MC: For Ward, I hope a fight with Adonis Stevenson can be made. The winner of that fight is definitively the light heavyweight champion of the world. Ward spoke about moving up, but I don’t think that makes sense. He did well against Kovalev, probably the biggest, strongest fighter at 175lbs. It’s a huge weight jump to cruiserweight, and I think Ward would be giving too much size and power away. Kovalev will need time to get his head together after losing both times in what may be his career-defining fights. He’s still a terrific boxer and a fearsome puncher, but he will probably have to work his way into a mandatory position before any big name agrees to face him.
BM: Is Andre Ward now the number one pound-for-pound boxer in the world in your view?
CR: He already was. You have to judge on wins and while the first fight was close, Ward rightfully won and now has taken the rematch too. Ward cleared up at 168lbs and now has two wins over Kovalev and three of the belts - couple that with Roman Gonzalez's dip in level and narrow loss last time out and it's a no-brainer to make Ward the number one fighter in the world.

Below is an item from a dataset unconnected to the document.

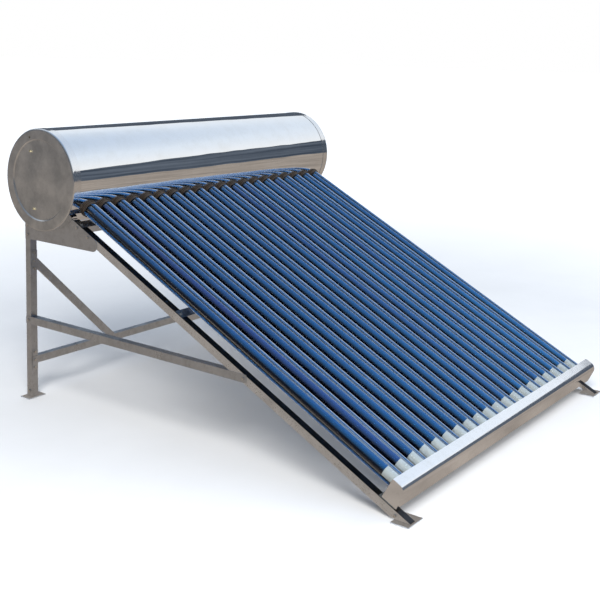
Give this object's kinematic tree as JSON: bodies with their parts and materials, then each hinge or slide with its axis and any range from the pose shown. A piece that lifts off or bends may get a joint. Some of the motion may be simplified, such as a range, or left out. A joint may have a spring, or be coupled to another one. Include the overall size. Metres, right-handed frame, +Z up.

MM: Ward is pound for pound number one by default, but I don't believe he will hold that position long. Fighters like Crawford, Lomachenko and the Canelo vs Golovkin winner are nipping at his heels.
CW: Jeez - P4P debates give me a numbing headache so are not something I like to consider very often. I'll say no for now, if only because I'm so irritated by last night's fouls, unjust outcome and the sport's tendency to self-flagellation!
MC: I suppose he is, having won back to back P4P fights, but I think a case can be made for Golovkin if he beats Canelo in September, also a P4P fight, which would be his 19th consecutive middleweight title defence.